I dare say that Whitehall departments were very insistent on getting that sentence in.
Secondly, while I welcome measures such as the introduction of a single capital pot for participating cities, to an extent that was what the RDAs had as well. Some government departments look as if they are not going to play ball with this decentralisation; for instance, the Department for Work and Pensions, where the business of active labour polices to get people into jobs is so important for city development, is keeping its distance, as is BIS on skills. The example of the noble Lord, Lord Shipley, of the experience in the north-east shows how, when you have a nationally run target programme of skills training, it just does not work in terms of regional skill needs.
To me, there is an obscurity about the financing aspects of these proposals. What is the Treasury’s position on business rates and tax increment financing? There also seems to be confusion about governance. There are going to be referenda for elected mayors in a lot of these cities—at least we think there are. At the same time, there is a lot of talk in this paper about the role of the local economic partnerships, which are wider than cities. What is the relationship between the LEPs and the mayor? Where is the idea of the “metro mayor”—the mayor for Newcastle or for Greater Manchester, not just for the city, which is a tiny part of the area? There are real questions about how this is going to work and whether it is real decentralisation.

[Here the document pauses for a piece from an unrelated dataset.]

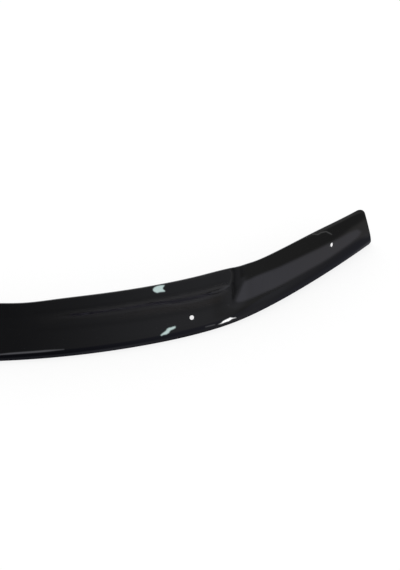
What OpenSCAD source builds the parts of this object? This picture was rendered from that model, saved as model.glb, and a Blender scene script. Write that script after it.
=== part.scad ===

One of the most revealing bits of the paper is figure 1 on page 12, a graph that shows how cities do according to the national income of their countries. The country that has by far the most prosperous cities is Germany, and second is Italy. Why is that? It is because, particularly in Germany, there is a real political decentralisation of power.
We welcome this initiative but we want to know what it really represents. We wish the noble Lord, Lord Shipley, well, but I think he is going to have a mountain to climb if he is going to succeed in his ambitions.